Ups! the server breaks with a broken pipe (I run the test several times and it never completes the 10K requests)

Note: I run the test with a concurrency level of 1K and just Node Js could pass the test. The both python server breaks at one point.

Conclusion

Based on the benchmarks I think there’s no discussions possibility about wich framework have more scalability and is more efficient.

However, if you don’t need to handle a huge quantity of requests concurrently and you want to write your app in pure python I recommend Eventlet instead of the standard sinchronous socket library. The advantages of cheap green threads makes the difference when you need to do concurrent I/O operations. In addition, green threads offers you a deterministic behaviour  and doesn’t have context switch overhead (unlike posix threads and processes).
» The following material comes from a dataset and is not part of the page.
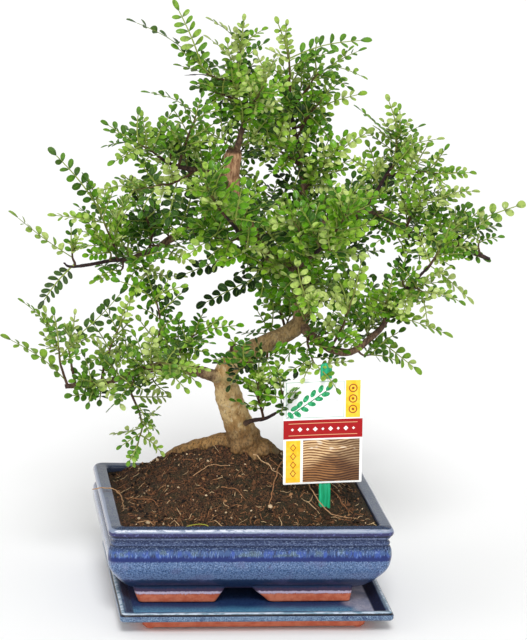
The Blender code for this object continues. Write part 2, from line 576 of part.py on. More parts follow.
def make_wood(bark):
    trunk = place("trunk", tube("trunk", [point for point, radius in TRUNK],
                                [radius for point, radius in TRUNK], 10), parts, bark)
    branches = collection("roots_and_limbs", cutters)
    for name, (first, last, route) in {**ROOTS, **LIMBS}.items():
        sides = 8 if first > 6 else 6
        place(name, tube(name, route, tapered(first, last, route), sides), branches)
    combine(trunk, 'UNION', branches)
    smooth(trunk, 60)
    return trunk


def wood_axes():
    """Every stretch of limb as (start, end, radius at start, radius at end, last of its limb)."""
    stretches = []
    for first, last, route in LIMBS.values():
        radii = tapered(first, last, route)
        for i in range(len(route) - 1):
            stretches.append((Vector(route[i]), Vector(route[i + 1]), radii[i], radii[i + 1],
                              i == len(route) - 2))
    trunk = [(Vector(point), radius) for point, radius in TRUNK]
    for (a, radius_a), (b, radius_b) in zip(trunk, trunk[1:]):
        stretches.append((a, b, radius_a, radius_b, False))
    return stretches


def seat(start, towards, stretches):
    """Where a shoot's stem leaves the bark, a running gap clear of it."""
    nearest = None
    for a, b, radius_a, radius_b, last in stretches:
        along = (b - a).normalized()
        share = max(0.0, min(1.0, (start - a).dot(along) / (b - a).length))
        foot = a.lerp(b, share)
        far = (start - foot).length
        if nearest is None or far < nearest[0]:
            at_tip = last and share > 0.97
            nearest = (far, foot, along, radius_a + (radius_b - radius_a) * share, at_tip)
    far, foot, along, radius, at_tip = nearest
    heading = (towards - foot).normalized()
    if at_tip:
        out = along
        radius = 0.0
    else:
        out = (heading - along * heading.dot(along)).normalized()
    slant = math.sqrt(max(0.0, 1 - heading.dot(out) ** 2))
    return foot + out * (radius + 0.4 + STEM_BASE * slant)


def along_stem(stem, share):
    """Point on a stem's axis and its heading there, never quite at its end face."""
    place_on = min(share, 0.96) * (len(stem) - 1)
    i = min(int(place_on), len(stem) - 2)
    return stem[i].lerp(stem[i + 1], place_on - i), (stem[i + 1] - stem[i]).normalized()


def leaf_matrix(base, tip, lean, grow=0.0):
    """Frame of a leaf's blade: Y along it, Z out of its face."""
    axis = (tip - base).normalized()
    face = math.cos(lean) * UP + math.sin(lean) * FRONT
    face = face - axis * face.dot(axis)
    if face.length < 0.2:
        face = FRONT - axis * FRONT.dot(axis)
    face.normalize()
    side = axis.cross(face)
    turn = Matrix((side, axis, face)).transposed().to_4x4()
    length = (tip - base).length + grow
    width = max(LEAF_WIDTHS[0], min(LEAF_WIDTHS[1], LEAF_SLIMNESS * length))
    size = Matrix.Diagonal((width / 2 + grow, length / 2, LEAF_THICK + 2 * grow, 1))
    return Matrix.Translation(base + axis * length / 2) @ turn @ size


def leaf_mesh(name, matrix):
    bm = bmesh.new()
    bmesh.ops.create_cone(bm, cap_ends=True, segments=6, radius1=1, radius2=1, depth=1,
                          matrix=matrix)
    return mesh_from(bm, name)


def grown_leaves(stem, count, chance):
    """Leaves set alternately round a stem, turned up to the light, with one at its end."""
    leaves = []
    turn = chance.uniform(0, math.tau)
    for i in range(count):
        share = 0.15 + 0.85 * (i + 0.5) / count
        base, heading = along_stem(stem, share)
        side = heading.cross(UP if abs(heading.z) < 0.9 else FRONT).normalized()
        turn += GOLDEN_ANGLE
        side = Matrix.Rotation(turn, 3, heading) @ side
        aim = (heading * 0.55 + side * 0.8 + UP * 0.15).normalized()
        if i == count - 1:
            base, heading = along_stem(stem, 1.0)
            aim = (heading + UP * 0.2).normalized()
        length = chance.uniform(*LEAF_LENGTHS) * (1 - 0.2 * share)
        lean = math.radians(chance.uniform(5, 60))
        leaves.append((base, base + aim * length, lean))
    return leaves


def make_shoots(leafy, standing):
    """Stems first, then each leaf that has room clear of the rest of the plant."""
    stretches = wood_axes()
    stems = {}
    for name, (count, route, set_leaves) in SHOOTS.items():
        stem = [Vector(point) for point in route]
        stem[0] = seat(stem[0], stem[1], stretches)
        radii = tapered(STEM_BASE, STEM_TIP, stem)
        shoot = place("shoot_" + name, tube(name, stem, radii, STEM_SIDES), parts, leafy)
        smooth(shoot)
        stems[name] = (stem, shoot, surface(shoot.data))
    blades = {}
    for number, (name, (count, route, set_leaves)) in enumerate(SHOOTS.items()):
        chance = random.Random(number)
        stem, shoot, own = stems[name]
        wanted = [(along_stem(stem, share)[0], Vector(tip), math.radians(lean))
                  for share, tip, lean in set_leaves]
        wanted += grown_leaves(stem, count, chance)
        others = standing + [tree for other, (s, o, tree) in stems.items() if other != name]
        others += [tree for other, trees in blades.items() for tree in trees]
        mine = []
        leaves = collection("leaves_" + name, cutters)
        for base, tip, lean in wanted:
            if len(mine) == LEAVES_A_SHOOT:
                break
            for turn in (0, 25, -25, 50):
                leaned = lean + math.radians(turn)
                probe = leaf_mesh("probe", leaf_matrix(base, tip, leaned, LEAF_CLEARANCE))
                probe.transform(Matrix.Scale(MM, 4))
                room = surface(probe)
                bpy.data.meshes.remove(probe)
                if not any(room.overlap(tree) for tree in others):
                    leaf = place("%s_leaf_%d" % (name, len(mine) + 1),
                                 leaf_mesh("leaf", leaf_matrix(base, tip, leaned)), leaves)
                    mine.append(surface(leaf.data))
                    break
        blades[name] = mine
        if mine:
            combine(shoot, 'UNION', leaves)


clear_scene()
parts = collection("chinese_pepper_bonsai")
cutters = collection("cutters")
stand = bpy.data.objects.new("plant_stand", None)
stand.location = POT_STANDS_AT
parts.objects.link(stand)

pot = make_pot(material("blue_glaze", (0.045, 0.09, 0.24), 0.2))
saucer = make_saucer(material("saucer_glaze", (0.06, 0.14, 0.26), 0.25))
green_plastic = material("green_plastic", (0.02, 0.32, 0.18), 0.4)
for number, x in enumerate((-DRAIN_HOLE_X, DRAIN_HOLE_X), 1):
    make_drain_mesh(number, x, green_plastic)
soil = make_soil(material("peat", (0.06, 0.03, 0.015), 0.95))
card, stake = make_label(material("printed_card", (0.8, 0.75, 0.7), 0.35), green_plastic)
trunk = make_wood(material("bark", (0.35, 0.24, 0.13), 0.85))
bpy.context.view_layer.update()
standing = [finished_surface(obj) for obj in (pot, soil, card, stake, trunk)]
make_shoots(material("leaves", (0.09, 0.27, 0.03), 0.4), standing)
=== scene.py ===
"""Chinese pepper bonsai in its glazed pot: the finish of every piece, the studio and the camera.

Each piece is drawn in millimetres round the pot's centre, +Z up and the pot's front facing -Y, and
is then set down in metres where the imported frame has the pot.
"""
import math

import bmesh
import bpy
import numpy as np
from mathutils import Matrix, Vector, noise
from mathutils.kdtree import KDTree


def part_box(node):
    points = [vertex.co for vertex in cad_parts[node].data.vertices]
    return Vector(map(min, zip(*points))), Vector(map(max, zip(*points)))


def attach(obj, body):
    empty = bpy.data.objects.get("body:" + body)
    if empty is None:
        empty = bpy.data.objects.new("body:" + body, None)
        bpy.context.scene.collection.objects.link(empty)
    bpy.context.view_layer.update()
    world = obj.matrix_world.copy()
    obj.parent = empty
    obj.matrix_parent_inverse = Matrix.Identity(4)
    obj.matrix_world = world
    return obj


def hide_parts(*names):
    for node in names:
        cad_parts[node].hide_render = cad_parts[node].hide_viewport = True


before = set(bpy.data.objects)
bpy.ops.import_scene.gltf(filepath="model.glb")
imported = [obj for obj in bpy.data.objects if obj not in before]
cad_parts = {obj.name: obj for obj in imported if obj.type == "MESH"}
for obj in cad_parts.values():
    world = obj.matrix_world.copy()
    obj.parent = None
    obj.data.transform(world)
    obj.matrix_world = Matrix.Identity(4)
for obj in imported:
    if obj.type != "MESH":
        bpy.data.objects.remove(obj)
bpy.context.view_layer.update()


# Saucer: a shallow drip tray of fired clay that carries the pot, pressed in a mould. Glossy blue
# glaze runs over its lip and inside; the base band and the four nubs that it stands on are left
# bare terracotta.
MM = 0.001
pot_low, pot_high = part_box("pot")
POT_STANDS_AT = Vector(((pot_low.x + pot_high.x) / 2, (pot_low.y + pot_high.y) / 2, 0.0))
SET_DOWN = Matrix.Translation(POT_STANDS_AT) @ Matrix.Scale(MM, 4)
# The noise is seeded, so that every run gives the same unevenness
noise.seed_set(5)
SAUCER_AT = (4.7, -12.5)
SAUCER_HALF = (105.4, 84.75)
NUB_AT = (80.5, 64.5)


def paint(red, green, blue):
    """The linear colour of a paint chip given as it looks on a screen, 0 to 255."""
    chip = [c / 255 for c in (red, green, blue)]
    return (*(c / 12.92 if c < 0.04 else ((c + 0.055) / 1.055) ** 2.4 for c in chip), 1.0)


def maths(operation, swapped=False):
    """An operator of shader values: it adds a Math node to their finish."""
    def worked(value, other=0.0):
        terms = (other, value) if swapped else (value, other)
        return value.finish.node('Math', {"operation": operation}, dict(enumerate(terms)))
    return worked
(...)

This video shows it better.

A great feature of eventlet is you don’t have to rewrite your code to make it asynchronous. You start with this and learn how to change your application behaviour patching the socket library using eventlet.

Looking fordward

This post was not intended to build an opinion about wich framework or library is better or wich is more efficient or beautifull. It’s just a mind opener article. I shown you a different model to do I/O stuff on networking applications. This’s just the start!. I’ll recommend you to get deep on researchs about this model of I/O. It seems to become stronger in the next years with the advent of real time web applications and comet technologies.

Now it’s time to think about my new project… And by the way, it includes non-blocking I/O, a bunch of networking, and of course, Python =).